* **INPUT FOR THIS TASK**
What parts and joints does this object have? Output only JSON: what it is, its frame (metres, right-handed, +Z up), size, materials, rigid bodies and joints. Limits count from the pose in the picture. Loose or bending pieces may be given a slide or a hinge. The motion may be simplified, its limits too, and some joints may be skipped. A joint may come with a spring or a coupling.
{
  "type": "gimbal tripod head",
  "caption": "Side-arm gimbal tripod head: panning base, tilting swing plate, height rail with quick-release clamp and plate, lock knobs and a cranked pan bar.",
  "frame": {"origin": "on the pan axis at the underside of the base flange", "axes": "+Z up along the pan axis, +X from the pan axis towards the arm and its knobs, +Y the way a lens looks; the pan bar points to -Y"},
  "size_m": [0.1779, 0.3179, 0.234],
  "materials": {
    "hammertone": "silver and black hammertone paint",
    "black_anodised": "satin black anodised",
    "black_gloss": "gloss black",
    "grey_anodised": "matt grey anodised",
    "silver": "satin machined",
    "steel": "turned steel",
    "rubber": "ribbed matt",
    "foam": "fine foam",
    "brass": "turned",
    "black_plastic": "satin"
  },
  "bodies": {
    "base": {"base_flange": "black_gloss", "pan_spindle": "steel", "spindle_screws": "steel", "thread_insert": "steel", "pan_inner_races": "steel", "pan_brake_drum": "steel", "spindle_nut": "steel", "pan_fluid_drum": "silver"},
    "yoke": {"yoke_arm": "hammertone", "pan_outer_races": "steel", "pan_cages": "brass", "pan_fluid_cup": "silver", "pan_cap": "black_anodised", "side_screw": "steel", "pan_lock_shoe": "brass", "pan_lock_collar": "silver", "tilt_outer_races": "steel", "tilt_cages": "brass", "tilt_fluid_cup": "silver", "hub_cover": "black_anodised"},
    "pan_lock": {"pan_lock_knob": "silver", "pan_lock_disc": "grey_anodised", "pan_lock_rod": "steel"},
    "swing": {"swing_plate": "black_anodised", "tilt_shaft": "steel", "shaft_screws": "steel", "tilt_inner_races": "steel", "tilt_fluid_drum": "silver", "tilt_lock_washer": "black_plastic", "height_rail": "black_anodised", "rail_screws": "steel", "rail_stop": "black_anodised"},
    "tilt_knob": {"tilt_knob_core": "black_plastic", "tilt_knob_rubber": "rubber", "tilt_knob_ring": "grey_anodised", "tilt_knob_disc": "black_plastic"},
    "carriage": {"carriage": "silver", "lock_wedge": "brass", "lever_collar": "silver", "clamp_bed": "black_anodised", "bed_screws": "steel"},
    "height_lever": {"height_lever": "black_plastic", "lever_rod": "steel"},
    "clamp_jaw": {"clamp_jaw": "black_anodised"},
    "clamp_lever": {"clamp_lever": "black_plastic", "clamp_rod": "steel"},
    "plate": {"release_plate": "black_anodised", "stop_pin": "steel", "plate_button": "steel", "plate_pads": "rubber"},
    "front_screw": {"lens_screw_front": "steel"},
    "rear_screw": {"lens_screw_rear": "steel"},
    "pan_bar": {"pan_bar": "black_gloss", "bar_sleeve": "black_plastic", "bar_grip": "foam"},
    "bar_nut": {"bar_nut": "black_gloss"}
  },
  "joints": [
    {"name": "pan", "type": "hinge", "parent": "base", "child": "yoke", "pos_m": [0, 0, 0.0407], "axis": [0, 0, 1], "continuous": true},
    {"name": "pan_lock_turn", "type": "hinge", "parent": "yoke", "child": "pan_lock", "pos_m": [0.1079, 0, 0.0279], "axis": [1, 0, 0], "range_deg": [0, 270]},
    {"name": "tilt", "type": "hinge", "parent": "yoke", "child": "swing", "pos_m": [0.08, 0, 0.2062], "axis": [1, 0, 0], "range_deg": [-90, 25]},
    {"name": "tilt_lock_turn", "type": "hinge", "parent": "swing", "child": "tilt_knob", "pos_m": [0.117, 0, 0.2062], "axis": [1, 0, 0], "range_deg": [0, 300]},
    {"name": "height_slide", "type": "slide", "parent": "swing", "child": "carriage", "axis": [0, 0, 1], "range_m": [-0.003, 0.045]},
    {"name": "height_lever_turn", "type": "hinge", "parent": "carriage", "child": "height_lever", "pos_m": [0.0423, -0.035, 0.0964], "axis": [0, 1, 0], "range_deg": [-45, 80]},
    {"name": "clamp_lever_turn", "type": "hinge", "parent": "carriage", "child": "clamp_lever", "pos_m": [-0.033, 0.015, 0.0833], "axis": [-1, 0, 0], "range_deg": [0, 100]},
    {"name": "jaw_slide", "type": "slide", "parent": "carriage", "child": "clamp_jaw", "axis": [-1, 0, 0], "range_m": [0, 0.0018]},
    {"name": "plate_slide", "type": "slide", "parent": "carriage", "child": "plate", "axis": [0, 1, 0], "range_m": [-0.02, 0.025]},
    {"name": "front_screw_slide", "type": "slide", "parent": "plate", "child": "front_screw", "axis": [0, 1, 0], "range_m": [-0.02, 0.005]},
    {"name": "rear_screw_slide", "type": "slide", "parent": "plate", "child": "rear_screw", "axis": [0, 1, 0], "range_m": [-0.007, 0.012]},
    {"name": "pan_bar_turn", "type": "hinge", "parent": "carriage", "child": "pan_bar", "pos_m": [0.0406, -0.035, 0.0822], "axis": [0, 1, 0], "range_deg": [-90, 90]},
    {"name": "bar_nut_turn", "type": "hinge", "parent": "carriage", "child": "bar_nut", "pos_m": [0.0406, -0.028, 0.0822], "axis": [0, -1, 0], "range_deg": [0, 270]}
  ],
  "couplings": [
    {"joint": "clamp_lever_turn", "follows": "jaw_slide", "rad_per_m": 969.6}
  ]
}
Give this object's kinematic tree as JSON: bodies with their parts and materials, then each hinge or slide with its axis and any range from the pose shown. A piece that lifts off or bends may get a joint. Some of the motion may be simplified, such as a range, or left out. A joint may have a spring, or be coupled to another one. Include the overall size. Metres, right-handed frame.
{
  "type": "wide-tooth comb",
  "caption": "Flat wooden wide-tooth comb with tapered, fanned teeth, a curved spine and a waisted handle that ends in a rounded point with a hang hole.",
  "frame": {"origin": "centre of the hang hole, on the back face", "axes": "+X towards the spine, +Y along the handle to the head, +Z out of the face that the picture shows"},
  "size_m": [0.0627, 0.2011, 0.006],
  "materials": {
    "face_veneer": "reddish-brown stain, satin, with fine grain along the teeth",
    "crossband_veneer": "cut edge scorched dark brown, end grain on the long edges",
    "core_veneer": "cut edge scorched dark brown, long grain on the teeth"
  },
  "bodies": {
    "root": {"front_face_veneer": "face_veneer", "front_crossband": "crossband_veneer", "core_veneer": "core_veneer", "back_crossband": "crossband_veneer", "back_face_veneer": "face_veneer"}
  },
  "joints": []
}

* **EXERCISE DESCRIPTION**
Write all of the records out again exactly.

* **TASK ANSWER**
What parts and joints does this object have? Output only JSON: what it is, its frame (metres, right-handed, +Z up), size, materials, rigid bodies and joints. Limits count from the pose in the picture. Loose or bending pieces may be given a slide or a hinge. The motion may be simplified, its limits too, and some joints may be skipped. A joint may come with a spring or a coupling.
{
  "type": "gimbal tripod head",
  "caption": "Side-arm gimbal tripod head: panning base, tilting swing plate, height rail with quick-release clamp and plate, lock knobs and a cranked pan bar.",
  "frame": {"origin": "on the pan axis at the underside of the base flange", "axes": "+Z up along the pan axis, +X from the pan axis towards the arm and its knobs, +Y the way a lens looks; the pan bar points to -Y"},
  "size_m": [0.1779, 0.3179, 0.234],
  "materials": {
    "hammertone": "silver and black hammertone paint",
    "black_anodised": "satin black anodised",
    "black_gloss": "gloss black",
    "grey_anodised": "matt grey anodised",
    "silver": "satin machined",
    "steel": "turned steel",
    "rubber": "ribbed matt",
    "foam": "fine foam",
    "brass": "turned",
    "black_plastic": "satin"
  },
  "bodies": {
    "base": {"base_flange": "black_gloss", "pan_spindle": "steel", "spindle_screws": "steel", "thread_insert": "steel", "pan_inner_races": "steel", "pan_brake_drum": "steel", "spindle_nut": "steel", "pan_fluid_drum": "silver"},
    "yoke": {"yoke_arm": "hammertone", "pan_outer_races": "steel", "pan_cages": "brass", "pan_fluid_cup": "silver", "pan_cap": "black_anodised", "side_screw": "steel", "pan_lock_shoe": "brass", "pan_lock_collar": "silver", "tilt_outer_races": "steel", "tilt_cages": "brass", "tilt_fluid_cup": "silver", "hub_cover": "black_anodised"},
    "pan_lock": {"pan_lock_knob": "silver", "pan_lock_disc": "grey_anodised", "pan_lock_rod": "steel"},
    "swing": {"swing_plate": "black_anodised", "tilt_shaft": "steel", "shaft_screws": "steel", "tilt_inner_races": "steel", "tilt_fluid_drum": "silver", "tilt_lock_washer": "black_plastic", "height_rail": "black_anodised", "rail_screws": "steel", "rail_stop": "black_anodised"},
    "tilt_knob": {"tilt_knob_core": "black_plastic", "tilt_knob_rubber": "rubber", "tilt_knob_ring": "grey_anodised", "tilt_knob_disc": "black_plastic"},
    "carriage": {"carriage": "silver", "lock_wedge": "brass", "lever_collar": "silver", "clamp_bed": "black_anodised", "bed_screws": "steel"},
    "height_lever": {"height_lever": "black_plastic", "lever_rod": "steel"},
    "clamp_jaw": {"clamp_jaw": "black_anodised"},
    "clamp_lever": {"clamp_lever": "black_plastic", "clamp_rod": "steel"},
    "plate": {"release_plate": "black_anodised", "stop_pin": "steel", "plate_button": "steel", "plate_pads": "rubber"},
    "front_screw": {"lens_screw_front": "steel"},
    "rear_screw": {"lens_screw_rear": "steel"},
    "pan_bar": {"pan_bar": "black_gloss", "bar_sleeve": "black_plastic", "bar_grip": "foam"},
    "bar_nut": {"bar_nut": "black_gloss"}
  },
  "joints": [
    {"name": "pan", "type": "hinge", "parent": "base", "child": "yoke", "pos_m": [0, 0, 0.0407], "axis": [0, 0, 1], "continuous": true},
    {"name": "pan_lock_turn", "type": "hinge", "parent": "yoke", "child": "pan_lock", "pos_m": [0.1079, 0, 0.0279], "axis": [1, 0, 0], "range_deg": [0, 270]},
    {"name": "tilt", "type": "hinge", "parent": "yoke", "child": "swing", "pos_m": [0.08, 0, 0.2062], "axis": [1, 0, 0], "range_deg": [-90, 25]},
    {"name": "tilt_lock_turn", "type": "hinge", "parent": "swing", "child": "tilt_knob", "pos_m": [0.117, 0, 0.2062], "axis": [1, 0, 0], "range_deg": [0, 300]},
    {"name": "height_slide", "type": "slide", "parent": "swing", "child": "carriage", "axis": [0, 0, 1], "range_m": [-0.003, 0.045]},
    {"name": "height_lever_turn", "type": "hinge", "parent": "carriage", "child": "height_lever", "pos_m": [0.0423, -0.035, 0.0964], "axis": [0, 1, 0], "range_deg": [-45, 80]},
    {"name": "clamp_lever_turn", "type": "hinge", "parent": "carriage", "child": "clamp_lever", "pos_m": [-0.033, 0.015, 0.0833], "axis": [-1, 0, 0], "range_deg": [0, 100]},
    {"name": "jaw_slide", "type": "slide", "parent": "carriage", "child": "clamp_jaw", "axis": [-1, 0, 0], "range_m": [0, 0.0018]},
    {"name": "plate_slide", "type": "slide", "parent": "carriage", "child": "plate", "axis": [0, 1, 0], "range_m": [-0.02, 0.025]},
    {"name": "front_screw_slide", "type": "slide", "parent": "plate", "child": "front_screw", "axis": [0, 1, 0], "range_m": [-0.02, 0.005]},
    {"name": "rear_screw_slide", "type": "slide", "parent": "plate", "child": "rear_screw", "axis": [0, 1, 0], "range_m": [-0.007, 0.012]},
    {"name": "pan_bar_turn", "type": "hinge", "parent": "carriage", "child": "pan_bar", "pos_m": [0.0406, -0.035, 0.0822], "axis": [0, 1, 0], "range_deg": [-90, 90]},
    {"name": "bar_nut_turn", "type": "hinge", "parent": "carriage", "child": "bar_nut", "pos_m": [0.0406, -0.028, 0.0822], "axis": [0, -1, 0], "range_deg": [0, 270]}
  ],
  "couplings": [
    {"joint": "clamp_lever_turn", "follows": "jaw_slide", "rad_per_m": 969.6}
  ]
}
Give this object's kinematic tree as JSON: bodies with their parts and materials, then each hinge or slide with its axis and any range from the pose shown. A piece that lifts off or bends may get a joint. Some of the motion may be simplified, such as a range, or left out. A joint may have a spring, or be coupled to another one. Include the overall size. Metres, right-handed frame.
{
  "type": "wide-tooth comb",
  "caption": "Flat wooden wide-tooth comb with tapered, fanned teeth, a curved spine and a waisted handle that ends in a rounded point with a hang hole.",
  "frame": {"origin": "centre of the hang hole, on the back face", "axes": "+X towards the spine, +Y along the handle to the head, +Z out of the face that the picture shows"},
  "size_m": [0.0627, 0.2011, 0.006],
  "materials": {
    "face_veneer": "reddish-brown stain, satin, with fine grain along the teeth",
    "crossband_veneer": "cut edge scorched dark brown, end grain on the long edges",
    "core_veneer": "cut edge scorched dark brown, long grain on the teeth"
  },
  "bodies": {
    "root": {"front_face_veneer": "face_veneer", "front_crossband": "crossband_veneer", "core_veneer": "core_veneer", "back_crossband": "crossband_veneer", "back_face_veneer": "face_veneer"}
  },
  "joints": []
}